§ Exercise: Begin at the line that contains "return nodes", stop after the line that contains "bpy.context.scene.collection.objects.link(empty)", and reproduce only that span, unaltered.

§ Provided data:
· · · · · · ·

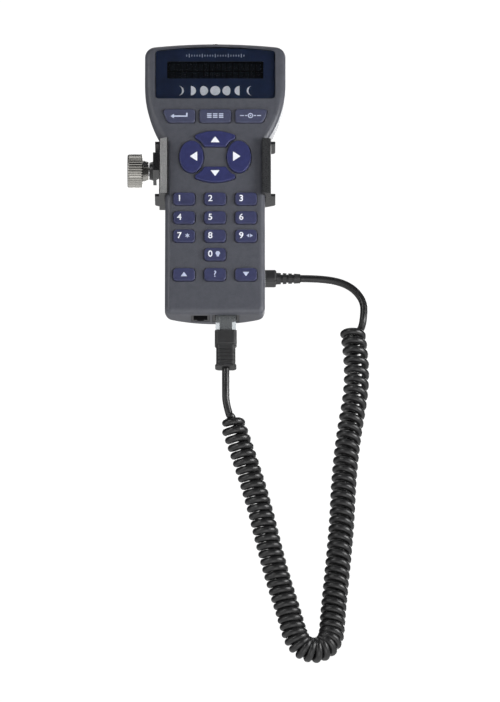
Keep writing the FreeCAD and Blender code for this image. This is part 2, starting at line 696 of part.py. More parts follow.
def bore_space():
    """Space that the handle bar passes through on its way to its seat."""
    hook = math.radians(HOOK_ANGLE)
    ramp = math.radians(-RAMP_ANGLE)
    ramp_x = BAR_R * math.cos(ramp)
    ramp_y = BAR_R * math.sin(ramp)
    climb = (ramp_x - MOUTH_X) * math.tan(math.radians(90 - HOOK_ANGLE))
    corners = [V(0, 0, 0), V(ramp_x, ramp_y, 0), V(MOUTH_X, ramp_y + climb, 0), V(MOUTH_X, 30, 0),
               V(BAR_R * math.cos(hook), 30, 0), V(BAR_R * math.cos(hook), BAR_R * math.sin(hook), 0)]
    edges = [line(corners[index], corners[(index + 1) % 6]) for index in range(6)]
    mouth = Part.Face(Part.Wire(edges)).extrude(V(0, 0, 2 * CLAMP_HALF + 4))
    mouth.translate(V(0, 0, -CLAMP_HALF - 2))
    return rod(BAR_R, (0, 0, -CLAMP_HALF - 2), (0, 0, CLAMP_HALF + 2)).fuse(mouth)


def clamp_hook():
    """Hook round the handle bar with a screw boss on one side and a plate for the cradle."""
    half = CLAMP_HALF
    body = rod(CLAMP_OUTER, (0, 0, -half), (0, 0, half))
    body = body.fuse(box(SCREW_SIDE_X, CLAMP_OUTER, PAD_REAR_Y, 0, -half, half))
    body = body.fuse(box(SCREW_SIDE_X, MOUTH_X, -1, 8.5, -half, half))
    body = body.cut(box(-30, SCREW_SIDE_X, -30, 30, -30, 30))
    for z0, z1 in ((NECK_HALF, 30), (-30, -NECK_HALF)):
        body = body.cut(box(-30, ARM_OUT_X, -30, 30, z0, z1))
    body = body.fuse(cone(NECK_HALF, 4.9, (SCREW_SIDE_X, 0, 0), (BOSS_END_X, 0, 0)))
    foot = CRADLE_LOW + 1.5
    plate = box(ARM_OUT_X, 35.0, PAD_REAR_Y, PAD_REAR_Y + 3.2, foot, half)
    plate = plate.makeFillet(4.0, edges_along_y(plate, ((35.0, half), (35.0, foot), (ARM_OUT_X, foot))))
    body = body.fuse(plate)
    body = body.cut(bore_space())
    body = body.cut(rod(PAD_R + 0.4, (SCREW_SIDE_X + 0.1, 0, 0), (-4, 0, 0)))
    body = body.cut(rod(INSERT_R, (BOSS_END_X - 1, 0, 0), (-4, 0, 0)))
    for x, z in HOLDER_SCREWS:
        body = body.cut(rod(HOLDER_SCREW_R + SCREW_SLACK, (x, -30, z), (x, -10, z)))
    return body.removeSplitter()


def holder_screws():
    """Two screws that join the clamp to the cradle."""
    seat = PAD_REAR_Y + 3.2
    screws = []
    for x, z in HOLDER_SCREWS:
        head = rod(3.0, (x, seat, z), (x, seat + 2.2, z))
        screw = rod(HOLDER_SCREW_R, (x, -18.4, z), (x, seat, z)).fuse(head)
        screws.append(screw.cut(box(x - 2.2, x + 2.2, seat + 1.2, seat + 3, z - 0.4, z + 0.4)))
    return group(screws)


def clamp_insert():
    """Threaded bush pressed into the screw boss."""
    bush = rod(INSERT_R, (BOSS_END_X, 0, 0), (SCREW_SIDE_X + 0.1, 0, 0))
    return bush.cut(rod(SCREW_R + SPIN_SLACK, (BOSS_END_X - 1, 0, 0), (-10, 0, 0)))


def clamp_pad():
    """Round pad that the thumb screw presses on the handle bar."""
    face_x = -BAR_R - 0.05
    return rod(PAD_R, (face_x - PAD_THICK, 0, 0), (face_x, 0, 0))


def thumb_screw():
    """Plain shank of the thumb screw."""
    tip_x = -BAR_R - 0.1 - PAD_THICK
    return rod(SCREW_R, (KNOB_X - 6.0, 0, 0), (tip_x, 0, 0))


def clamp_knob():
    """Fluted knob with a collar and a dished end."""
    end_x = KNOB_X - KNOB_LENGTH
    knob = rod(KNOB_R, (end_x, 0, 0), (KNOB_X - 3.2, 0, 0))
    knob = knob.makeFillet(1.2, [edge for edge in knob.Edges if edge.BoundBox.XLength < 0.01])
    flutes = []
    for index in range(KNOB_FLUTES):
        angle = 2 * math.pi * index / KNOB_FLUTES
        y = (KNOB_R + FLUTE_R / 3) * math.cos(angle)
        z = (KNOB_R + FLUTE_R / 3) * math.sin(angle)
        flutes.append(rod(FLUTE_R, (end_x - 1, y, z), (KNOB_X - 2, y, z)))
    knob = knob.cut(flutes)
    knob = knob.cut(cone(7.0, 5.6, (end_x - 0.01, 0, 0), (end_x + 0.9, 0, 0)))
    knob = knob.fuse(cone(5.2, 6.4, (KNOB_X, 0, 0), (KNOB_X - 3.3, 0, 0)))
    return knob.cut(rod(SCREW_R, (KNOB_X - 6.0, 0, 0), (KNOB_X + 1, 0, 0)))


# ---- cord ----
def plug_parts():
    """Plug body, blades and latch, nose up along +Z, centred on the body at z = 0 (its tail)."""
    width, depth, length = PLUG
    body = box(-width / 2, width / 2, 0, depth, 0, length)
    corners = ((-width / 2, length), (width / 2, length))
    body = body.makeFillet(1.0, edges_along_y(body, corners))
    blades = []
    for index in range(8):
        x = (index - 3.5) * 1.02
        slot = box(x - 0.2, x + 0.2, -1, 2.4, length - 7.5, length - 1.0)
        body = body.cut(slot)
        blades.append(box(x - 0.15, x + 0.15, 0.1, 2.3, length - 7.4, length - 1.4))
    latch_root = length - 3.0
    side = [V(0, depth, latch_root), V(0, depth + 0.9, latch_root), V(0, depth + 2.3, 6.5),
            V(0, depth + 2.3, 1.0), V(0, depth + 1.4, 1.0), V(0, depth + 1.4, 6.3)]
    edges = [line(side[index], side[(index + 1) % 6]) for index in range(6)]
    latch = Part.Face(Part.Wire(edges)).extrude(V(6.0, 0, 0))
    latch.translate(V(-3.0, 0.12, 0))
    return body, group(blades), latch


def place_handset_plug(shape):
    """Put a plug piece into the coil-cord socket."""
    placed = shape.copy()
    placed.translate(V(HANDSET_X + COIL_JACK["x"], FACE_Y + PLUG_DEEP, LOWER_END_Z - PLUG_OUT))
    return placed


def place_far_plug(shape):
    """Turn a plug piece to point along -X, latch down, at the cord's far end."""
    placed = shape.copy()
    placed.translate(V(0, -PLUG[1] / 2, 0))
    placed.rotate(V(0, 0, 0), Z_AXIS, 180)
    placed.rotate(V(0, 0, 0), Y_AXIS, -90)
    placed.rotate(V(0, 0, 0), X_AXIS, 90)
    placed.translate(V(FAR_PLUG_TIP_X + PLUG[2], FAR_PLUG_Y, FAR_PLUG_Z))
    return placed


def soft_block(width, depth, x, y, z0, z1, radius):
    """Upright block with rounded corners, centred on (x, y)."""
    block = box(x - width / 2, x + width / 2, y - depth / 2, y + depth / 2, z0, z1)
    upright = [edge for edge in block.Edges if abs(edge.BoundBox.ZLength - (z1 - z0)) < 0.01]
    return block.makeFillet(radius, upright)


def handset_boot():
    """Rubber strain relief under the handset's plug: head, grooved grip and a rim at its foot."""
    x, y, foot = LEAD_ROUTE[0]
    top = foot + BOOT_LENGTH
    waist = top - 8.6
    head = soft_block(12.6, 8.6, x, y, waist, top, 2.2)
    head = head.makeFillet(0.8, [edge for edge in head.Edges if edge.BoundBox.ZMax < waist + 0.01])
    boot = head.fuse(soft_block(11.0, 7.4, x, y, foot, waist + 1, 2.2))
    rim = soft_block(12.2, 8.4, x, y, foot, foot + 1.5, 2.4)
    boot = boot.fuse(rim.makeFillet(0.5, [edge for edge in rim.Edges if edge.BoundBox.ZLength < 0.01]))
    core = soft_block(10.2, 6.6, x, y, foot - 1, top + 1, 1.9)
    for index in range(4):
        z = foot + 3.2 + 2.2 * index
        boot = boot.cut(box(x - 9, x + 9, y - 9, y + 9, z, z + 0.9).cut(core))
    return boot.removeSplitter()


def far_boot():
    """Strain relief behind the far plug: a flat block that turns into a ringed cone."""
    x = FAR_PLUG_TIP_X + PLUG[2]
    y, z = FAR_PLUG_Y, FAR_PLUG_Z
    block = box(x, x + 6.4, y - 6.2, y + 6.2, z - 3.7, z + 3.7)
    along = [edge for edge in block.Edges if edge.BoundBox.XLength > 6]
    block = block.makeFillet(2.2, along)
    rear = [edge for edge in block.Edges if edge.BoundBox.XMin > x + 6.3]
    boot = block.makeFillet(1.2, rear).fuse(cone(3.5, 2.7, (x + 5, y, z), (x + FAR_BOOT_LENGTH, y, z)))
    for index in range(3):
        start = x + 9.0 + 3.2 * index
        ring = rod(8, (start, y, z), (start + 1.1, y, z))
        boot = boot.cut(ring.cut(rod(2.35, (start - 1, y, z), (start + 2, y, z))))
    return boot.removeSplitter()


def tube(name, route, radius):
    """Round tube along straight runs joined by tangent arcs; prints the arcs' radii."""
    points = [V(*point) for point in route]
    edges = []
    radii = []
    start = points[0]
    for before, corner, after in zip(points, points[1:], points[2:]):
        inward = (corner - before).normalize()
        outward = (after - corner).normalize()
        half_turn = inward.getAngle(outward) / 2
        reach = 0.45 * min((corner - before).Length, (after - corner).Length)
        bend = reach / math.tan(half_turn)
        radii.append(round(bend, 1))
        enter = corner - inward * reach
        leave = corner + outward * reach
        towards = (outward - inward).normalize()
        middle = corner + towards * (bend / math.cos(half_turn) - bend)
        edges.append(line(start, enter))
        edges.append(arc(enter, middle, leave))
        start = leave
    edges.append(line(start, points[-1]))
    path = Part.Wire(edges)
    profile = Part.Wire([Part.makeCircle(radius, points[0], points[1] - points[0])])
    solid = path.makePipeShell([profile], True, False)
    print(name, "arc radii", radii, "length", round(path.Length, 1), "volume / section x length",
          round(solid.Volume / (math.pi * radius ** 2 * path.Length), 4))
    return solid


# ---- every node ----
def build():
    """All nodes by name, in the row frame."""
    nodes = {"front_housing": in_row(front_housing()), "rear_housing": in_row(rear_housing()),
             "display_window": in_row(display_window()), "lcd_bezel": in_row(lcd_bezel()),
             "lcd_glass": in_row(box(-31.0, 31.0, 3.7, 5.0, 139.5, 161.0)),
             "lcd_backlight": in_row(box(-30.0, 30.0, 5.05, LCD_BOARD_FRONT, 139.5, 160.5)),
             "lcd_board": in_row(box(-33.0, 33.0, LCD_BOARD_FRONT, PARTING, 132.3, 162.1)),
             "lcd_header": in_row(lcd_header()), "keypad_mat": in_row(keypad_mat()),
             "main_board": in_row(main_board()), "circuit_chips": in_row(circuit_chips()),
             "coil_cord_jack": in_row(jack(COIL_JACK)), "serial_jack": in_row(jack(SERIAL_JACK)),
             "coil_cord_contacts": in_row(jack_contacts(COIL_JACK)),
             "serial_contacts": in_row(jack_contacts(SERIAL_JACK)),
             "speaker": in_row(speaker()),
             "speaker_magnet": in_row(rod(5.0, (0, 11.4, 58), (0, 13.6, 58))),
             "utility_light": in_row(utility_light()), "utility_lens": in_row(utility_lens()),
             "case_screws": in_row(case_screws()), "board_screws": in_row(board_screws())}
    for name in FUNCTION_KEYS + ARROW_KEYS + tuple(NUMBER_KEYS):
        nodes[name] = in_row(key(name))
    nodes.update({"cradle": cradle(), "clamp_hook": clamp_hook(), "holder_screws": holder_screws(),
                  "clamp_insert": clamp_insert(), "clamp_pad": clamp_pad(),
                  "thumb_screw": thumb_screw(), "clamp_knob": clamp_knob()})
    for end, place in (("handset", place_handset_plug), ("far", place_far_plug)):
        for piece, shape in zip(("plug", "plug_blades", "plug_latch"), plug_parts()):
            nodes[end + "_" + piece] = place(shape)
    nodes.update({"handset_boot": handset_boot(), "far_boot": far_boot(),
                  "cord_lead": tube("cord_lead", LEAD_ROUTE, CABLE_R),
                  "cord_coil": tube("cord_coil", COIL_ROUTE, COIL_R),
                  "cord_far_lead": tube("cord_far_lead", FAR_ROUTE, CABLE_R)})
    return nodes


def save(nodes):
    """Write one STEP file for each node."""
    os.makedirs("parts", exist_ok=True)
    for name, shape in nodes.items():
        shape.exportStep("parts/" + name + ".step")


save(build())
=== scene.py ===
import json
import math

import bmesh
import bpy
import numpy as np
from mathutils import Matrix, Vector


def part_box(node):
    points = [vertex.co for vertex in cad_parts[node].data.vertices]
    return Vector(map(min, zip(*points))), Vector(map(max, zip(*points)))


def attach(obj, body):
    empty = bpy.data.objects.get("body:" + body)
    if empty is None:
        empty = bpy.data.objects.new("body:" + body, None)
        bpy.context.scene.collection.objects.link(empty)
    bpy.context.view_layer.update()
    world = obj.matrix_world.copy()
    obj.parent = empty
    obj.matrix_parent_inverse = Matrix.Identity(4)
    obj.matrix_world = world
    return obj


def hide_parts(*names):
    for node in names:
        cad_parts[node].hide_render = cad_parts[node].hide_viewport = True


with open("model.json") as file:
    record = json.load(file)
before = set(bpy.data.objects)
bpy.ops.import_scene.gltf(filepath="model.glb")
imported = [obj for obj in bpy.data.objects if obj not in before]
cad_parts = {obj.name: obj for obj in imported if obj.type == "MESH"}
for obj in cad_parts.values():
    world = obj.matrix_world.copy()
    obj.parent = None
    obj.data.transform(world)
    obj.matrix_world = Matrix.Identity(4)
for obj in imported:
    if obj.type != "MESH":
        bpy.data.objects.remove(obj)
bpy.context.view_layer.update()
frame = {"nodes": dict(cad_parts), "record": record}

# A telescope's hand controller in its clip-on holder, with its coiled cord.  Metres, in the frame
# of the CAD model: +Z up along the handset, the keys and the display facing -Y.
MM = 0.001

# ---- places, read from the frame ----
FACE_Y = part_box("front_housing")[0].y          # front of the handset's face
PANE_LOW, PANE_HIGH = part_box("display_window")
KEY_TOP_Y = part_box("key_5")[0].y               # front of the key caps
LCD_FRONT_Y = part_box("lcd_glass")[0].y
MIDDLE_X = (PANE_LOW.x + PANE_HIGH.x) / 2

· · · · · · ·

§ Output of the task:
    return nodes


def save(nodes):
    """Write one STEP file for each node."""
    os.makedirs("parts", exist_ok=True)
    for name, shape in nodes.items():
        shape.exportStep("parts/" + name + ".step")


save(build())
=== scene.py ===
import json
import math

import bmesh
import bpy
import numpy as np
from mathutils import Matrix, Vector


def part_box(node):
    points = [vertex.co for vertex in cad_parts[node].data.vertices]
    return Vector(map(min, zip(*points))), Vector(map(max, zip(*points)))


def attach(obj, body):
    empty = bpy.data.objects.get("body:" + body)
    if empty is None:
        empty = bpy.data.objects.new("body:" + body, None)
        bpy.context.scene.collection.objects.link(empty)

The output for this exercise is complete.